Patrick J. Burns
Associate Research Scholar, Digital Projects @ Institute for the Study of the Ancient World / NYU | Formerly Culture Cognition, and Coevolution Lab (Harvard) & Quantitative Criticism Lab (UT-Austin) | Fordham PhD, Classics | LatinCy developer
Automatic Vocabulary Lists: NLP Experiments toward a Pedagogical Goal
Abstract for talk at Fordham Preparatory School
Fordham Preparatory School, Bronx, NY
Abstract
Using Pliny the Younger’s letter on Vesuvius as a case study, I discuss take up the following task: given a plaintext passage of Latin, how can leverage natural language processing methods, tools, and dataset to produce publication-ready vocabulary lists, i.e. the kinds of well-formatted word lists that a printed in textbooks to support student learning.

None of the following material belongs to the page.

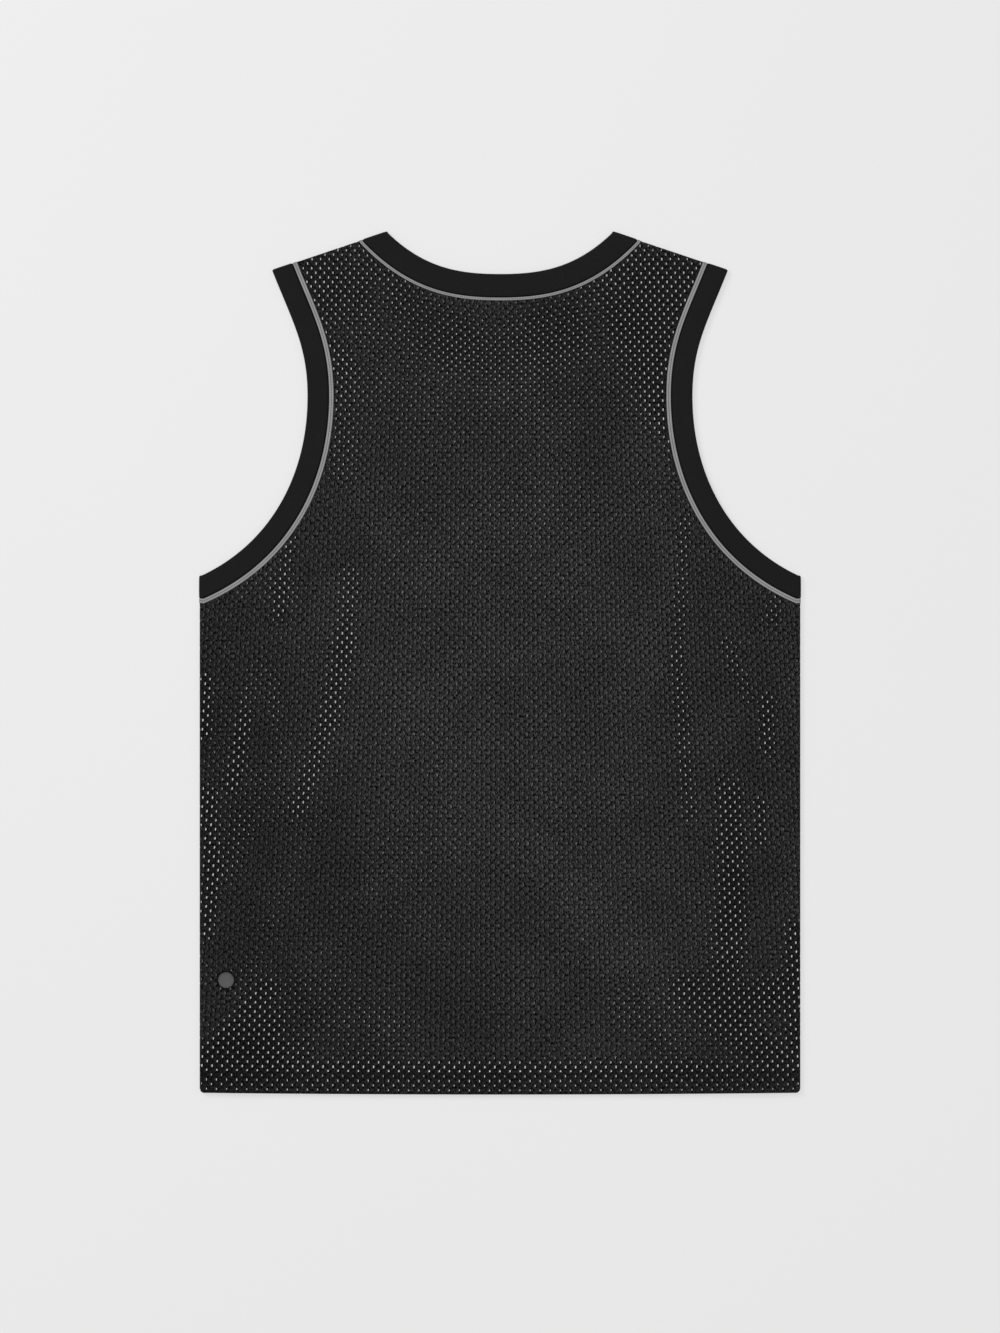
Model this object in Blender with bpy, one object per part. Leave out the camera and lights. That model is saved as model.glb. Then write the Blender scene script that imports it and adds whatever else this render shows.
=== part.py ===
"""Sleeveless mesh sports top, laid out flat with its back up.

Metres, +Z up. +X is to the right with the hem towards the eye, +Y runs from
the hem to the shoulders, and z = 0 is the surface that the front lies on.

Each point of the cloth is given by its place in plan, by its depth below the
cloth's outer face, and by its turn: 0 on the back, which lies on top, pi on the
front, which lies underneath, and between them where the cloth goes round a
shoulder or a side.
"""
import math
from collections import Counter, namedtuple

import bpy
import bmesh
from mathutils import Vector
from mathutils.geometry import delaunay_2d_cdt

# ---- Size of the laid-out garment ----
LENGTH = 0.7599             # neck point to the middle of the hem
HALF_WIDTH = 0.2650         # centre line to the side
HEM_RISE = 0.0016           # the hem's ends lie this much higher than its middle
HEM_CORNER = 0.0040         # radius at the hem's two ends
HEM_DEPTH = 0.0185          # turned-up part of the hem

# ---- Widths of the trim, at right angles to its edge ----
NECK_BAND = 0.0200
NECK_PIPING = 0.0034
ARM_BAND = 0.0183
ARM_PIPING = 0.0048

# ---- Walls ----
BAND_WALL = 0.0020          # knit folded double
BAND_ROUND = 0.0006         # at the band's folded edge
PANEL_WALL = 0.0012         # mesh
HEM_WALL = 0.0020           # mesh turned up on itself
HEM_ROUND = 0.0006          # at the hem's folded edge
HEM_STEP_DOWN = 0.0010      # over which the turned-up part ends
PIPING_WALL = 0.0010
PIPING_SUNK = 0.0002        # the piping lies this much below the cloth beside it
GAP = 0.0003                # between pieces at a seam
STACK = 2 * BAND_WALL + GAP
FOLD_RADIUS = STACK / 2     # outer radius where the cloth goes round a fold

# ---- Blank disc on the back, near the hem ----
DISC_CENTRE = (-0.2410, -0.2792)
DISC_RADIUS = 0.0070
DISC_HEIGHT = 0.0009
DISC_ROUND = 0.0004         # chamfer round its rim
DISC_SIDES = 28

# ---- Edge curves of the right half: x, and drop below the neck point ----
NECK_POINT = (0.1003, 0.0)
SHOULDER_TIP = (0.2008, 0.0338)
NARROWEST = (0.1694, 0.1453)
UNDERARM = (HALF_WIDTH, 0.3042)
NECKLINE = [(NECK_POINT, (0.0672, 0.0328), (0.0358, 0.0377), (0.0, 0.0377))]
ARMHOLE = [(SHOULDER_TIP, (0.1827, 0.0799), (0.1694, 0.1009), NARROWEST),
           (NARROWEST, (0.1694, 0.2148), (0.2019, 0.2758), UNDERARM)]

# ---- Soft swells and hollows of the upper layer ----
# from x, from y, to x, to y, half width, height
SWELLS = [(-0.132, 0.077, -0.170, -0.129, 0.024, 0.0016),
          (-0.183, 0.121, -0.192, 0.038, 0.016, 0.0010),
          (-0.209, -0.011, -0.231, -0.116, 0.018, 0.0012),
          (-0.196, -0.262, -0.236, -0.352, 0.026, 0.0014),
          (0.167, 0.139, 0.163, -0.134, 0.022, 0.0011),
          (0.207, -0.112, 0.194, -0.266, 0.024, 0.0018),
          (0.154, -0.270, 0.226, -0.352, 0.028, 0.0015),
          (-0.060, -0.060, -0.040, -0.300, 0.050, -0.0007),
          (0.080, 0.040, 0.090, -0.240, 0.044, -0.0006)]
CALM_EDGE = 0.030           # the swells fade out this far from a side or shoulder

# ---- Fineness ----
CURVE_STEP = 0.0115         # along the neck and the armholes
BLEND_STEPS = 5             # cross lines that swing from a curve's normal to a fold
CURVE_SAMPLES = 160         # on each span, to measure its length
HEM_STEP = 0.022
CORNER_SHARES = (-0.25, 0.0, 0.25, 0.5, 0.75, 0.92, 1.0)   # hem points from fold to seam
LIP_STEP = 0.022            # along the folded sides and shoulders
BACK_GRID = 0.021           # between points inside the back panel
FRONT_GRID = 0.038          # the front panel is flat
FOLD_TURNS = [math.radians(turn) for turn in (45, 90, 135)]
LIP_TURN = math.radians(86)     # where a panel ends in its side or shoulder seam
TINY = 1e-7
MERGE = 1e-6                # places this close on the cut are one

Fold = namedtuple("Fold", "start along out")
Station = namedtuple("Station", "base across turn out")


def flipped(vector):
    """The same place or direction in the left half."""
    return Vector((-vector.x, vector.y))


def plan(point):
    """Place in plan of a point given as x and drop."""
    return Vector((point[0], LENGTH / 2 - point[1]))


def shoulder_fold():
    """Line about which the cloth goes over the right shoulder."""
    neck = plan(NECK_POINT)
    along = (plan(SHOULDER_TIP) - neck).normalized()
    out = Vector((-along.y, along.x))
    return Fold(neck - out * FOLD_RADIUS, along, out)


SHOULDER = shoulder_fold()
SIDE = Fold(Vector((HALF_WIDTH - FOLD_RADIUS, 0.0)), Vector((0.0, -1.0)), Vector((1.0, 0.0)))
LIP_X = SIDE.start.x + FOLD_RADIUS * LIP_TURN
FLAT = Vector((0.0, 0.0))


def beyond(fold, spot):
    """How far a place in the right half lies past a fold line."""
    return (spot - fold.start).dot(fold.out)


def smooth(value):
    """From 0 to 1 with level ends."""
    value = min(max(value, 0.0), 1.0)
    return value * value * (3 - 2 * value)


def lift(spot):
    """Height that the swells add to the upper layer."""
    total = 0.0
    for x0, y0, x1, y1, half_width, height in SWELLS:
        start = Vector((x0, y0))
        run = Vector((x1, y1)) - start
        share = min(max((spot - start).dot(run) / run.length_squared, 0.0), 1.0)
        distance = (spot - start - run * share).length
        total += height * math.exp(-(distance / half_width) ** 2)
    right = Vector((abs(spot.x), spot.y))
    for fold in (SHOULDER, SIDE):
        total *= smooth(-beyond(fold, right) / CALM_EDGE)
    return total


def place(base, depth, turn, out):
    """A point of the cloth in space."""
    radius = FOLD_RADIUS - depth
    spot = base + out * (radius * math.sin(turn))
    height = FOLD_RADIUS + radius * math.cos(turn)
    if turn == 0.0:
        height += lift(spot)
    return Vector((spot.x, spot.y, height))


# ---- Edge curves and the cross lines along them ----
def bezier(span, t):
    a, b, c, d = (plan(point) for point in span)
    s = 1 - t
    return a * s ** 3 + b * (3 * s * s * t) + c * (3 * s * t * t) + d * t ** 3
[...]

With looks at tokenization, lemmatization, part-of-speech tagging, lexical expansion, word frequency analysis, word sense disambiguation, and other NLP techniques, I introduce core NLP methods and frame the vocabulary list as an example of what Jeanette Wing has called “computational thinking,” that is a way of formulating problems as series of smaller formal tasks. I conclude with an honest assessment of the current state of Latin NLP and where the greatest opportunities can be found for computationally curious Latin students.